Provide the data again in its entirety, exactly as given.

· · · · ·

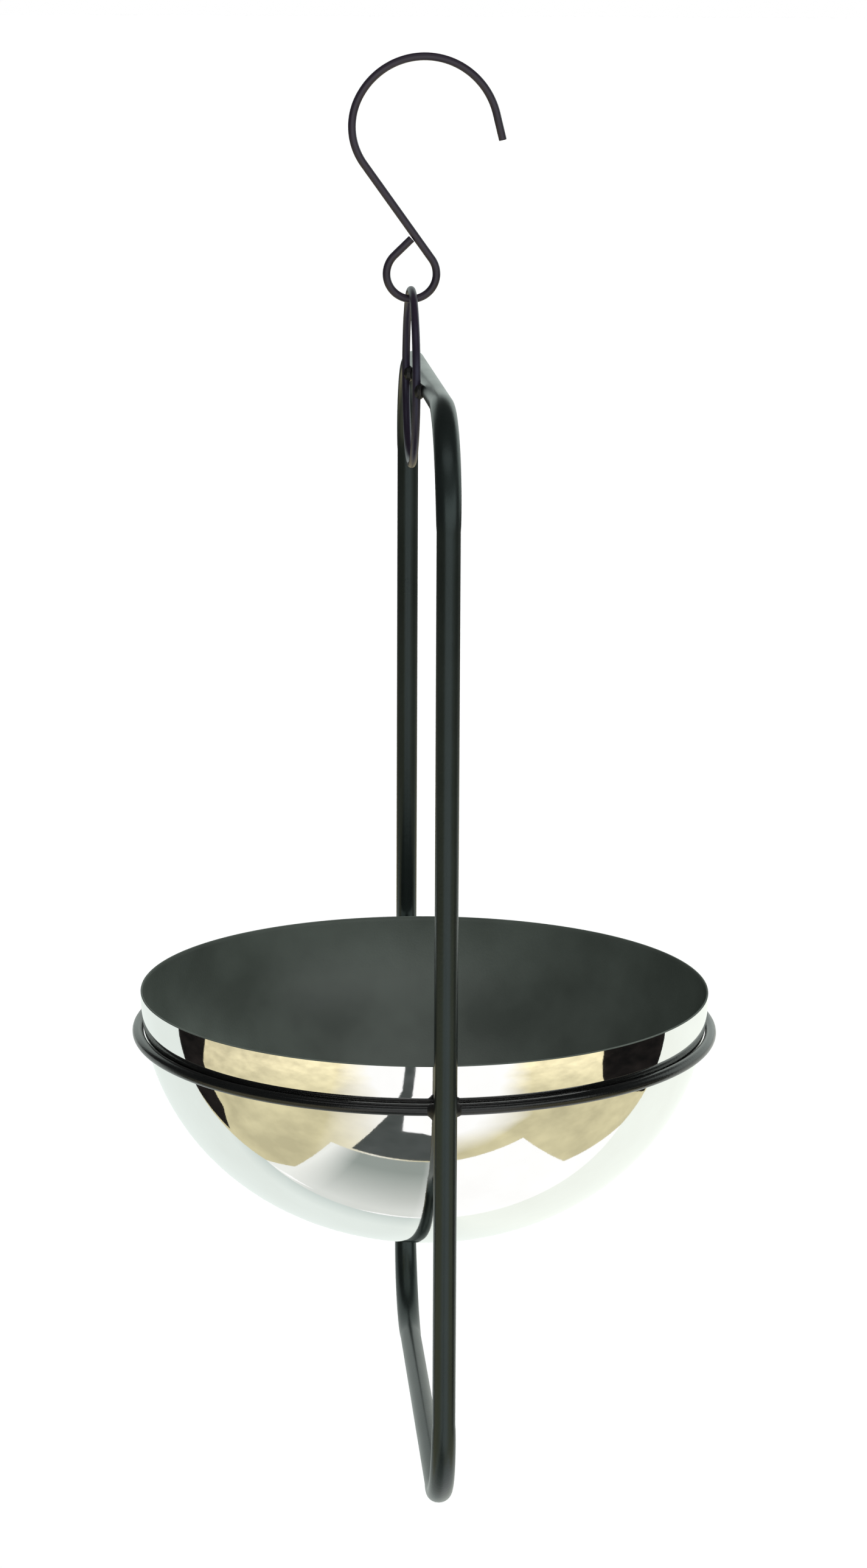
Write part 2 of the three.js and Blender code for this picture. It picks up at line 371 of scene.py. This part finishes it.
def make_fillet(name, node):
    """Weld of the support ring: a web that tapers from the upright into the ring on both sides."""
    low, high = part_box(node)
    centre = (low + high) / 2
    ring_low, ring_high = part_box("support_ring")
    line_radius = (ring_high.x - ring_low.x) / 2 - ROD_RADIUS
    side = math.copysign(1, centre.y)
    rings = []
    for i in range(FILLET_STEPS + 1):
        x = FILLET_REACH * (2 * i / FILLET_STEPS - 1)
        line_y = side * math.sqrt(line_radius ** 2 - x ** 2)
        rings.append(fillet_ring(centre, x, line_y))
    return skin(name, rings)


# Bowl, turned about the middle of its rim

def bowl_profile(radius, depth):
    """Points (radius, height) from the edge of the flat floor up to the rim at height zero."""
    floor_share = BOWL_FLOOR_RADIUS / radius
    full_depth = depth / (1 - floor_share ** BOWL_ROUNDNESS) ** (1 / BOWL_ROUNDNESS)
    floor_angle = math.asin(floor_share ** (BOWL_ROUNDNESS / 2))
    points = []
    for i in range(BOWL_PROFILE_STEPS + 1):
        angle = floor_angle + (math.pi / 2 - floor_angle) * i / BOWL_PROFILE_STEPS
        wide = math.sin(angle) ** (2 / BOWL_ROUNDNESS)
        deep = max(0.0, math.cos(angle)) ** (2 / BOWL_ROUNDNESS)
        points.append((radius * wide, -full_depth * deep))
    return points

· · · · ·

#### RESPONSE TO THIS EXERCISE:
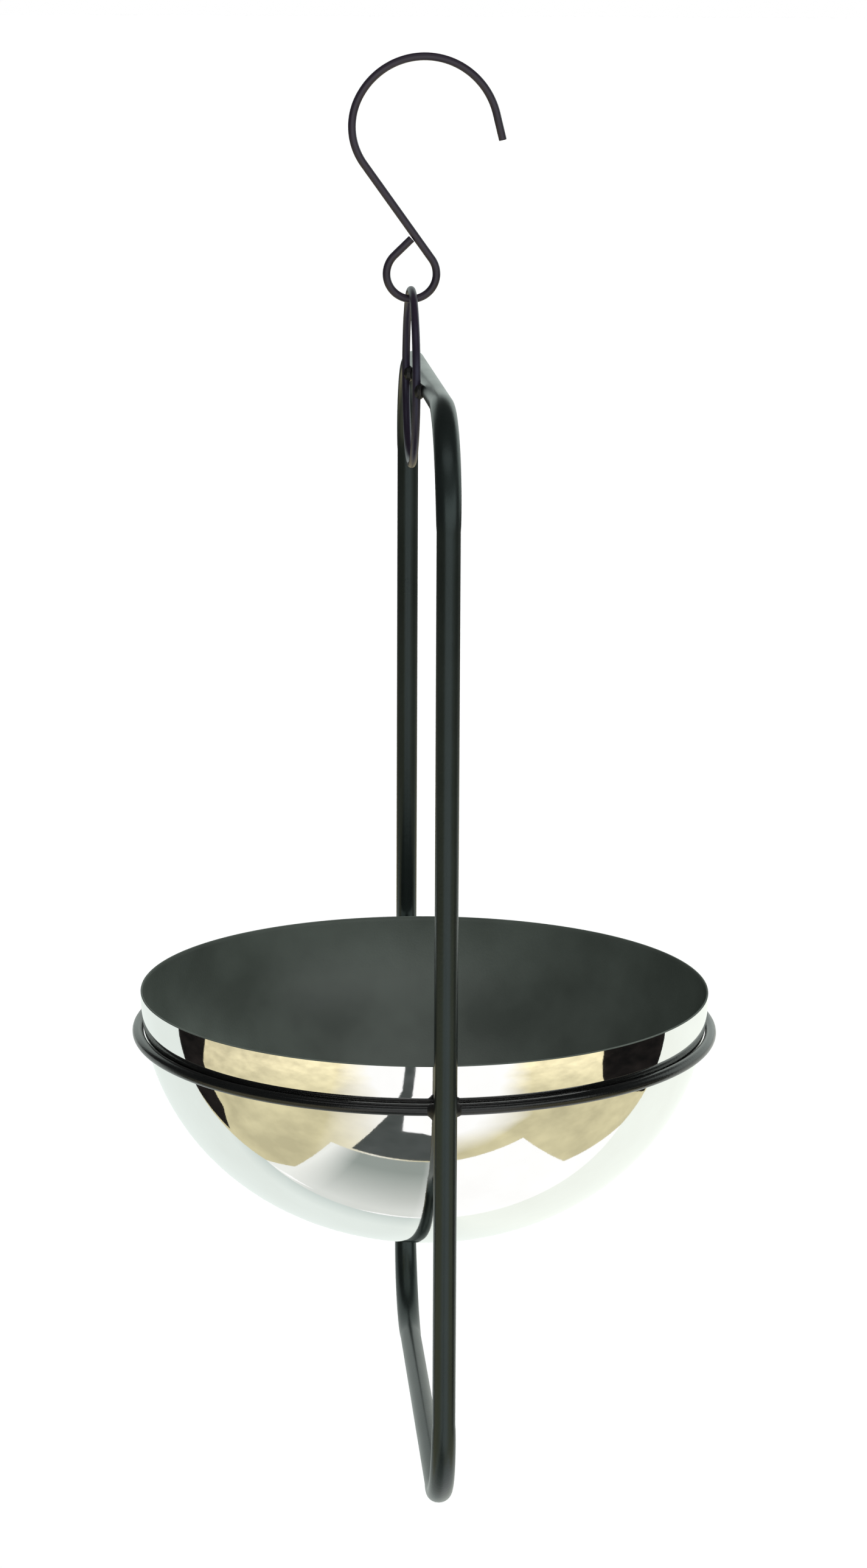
Write part 2 of the three.js and Blender code for this picture. It picks up at line 371 of scene.py. This part finishes it.
def make_fillet(name, node):
    """Weld of the support ring: a web that tapers from the upright into the ring on both sides."""
    low, high = part_box(node)
    centre = (low + high) / 2
    ring_low, ring_high = part_box("support_ring")
    line_radius = (ring_high.x - ring_low.x) / 2 - ROD_RADIUS
    side = math.copysign(1, centre.y)
    rings = []
    for i in range(FILLET_STEPS + 1):
        x = FILLET_REACH * (2 * i / FILLET_STEPS - 1)
        line_y = side * math.sqrt(line_radius ** 2 - x ** 2)
        rings.append(fillet_ring(centre, x, line_y))
    return skin(name, rings)


# Bowl, turned about the middle of its rim

def bowl_profile(radius, depth):
    """Points (radius, height) from the edge of the flat floor up to the rim at height zero."""
    floor_share = BOWL_FLOOR_RADIUS / radius
    full_depth = depth / (1 - floor_share ** BOWL_ROUNDNESS) ** (1 / BOWL_ROUNDNESS)
    floor_angle = math.asin(floor_share ** (BOWL_ROUNDNESS / 2))
    points = []
    for i in range(BOWL_PROFILE_STEPS + 1):
        angle = floor_angle + (math.pi / 2 - floor_angle) * i / BOWL_PROFILE_STEPS
        wide = math.sin(angle) ** (2 / BOWL_ROUNDNESS)
        deep = max(0.0, math.cos(angle)) ** (2 / BOWL_ROUNDNESS)
        points.append((radius * wide, -full_depth * deep))
    return points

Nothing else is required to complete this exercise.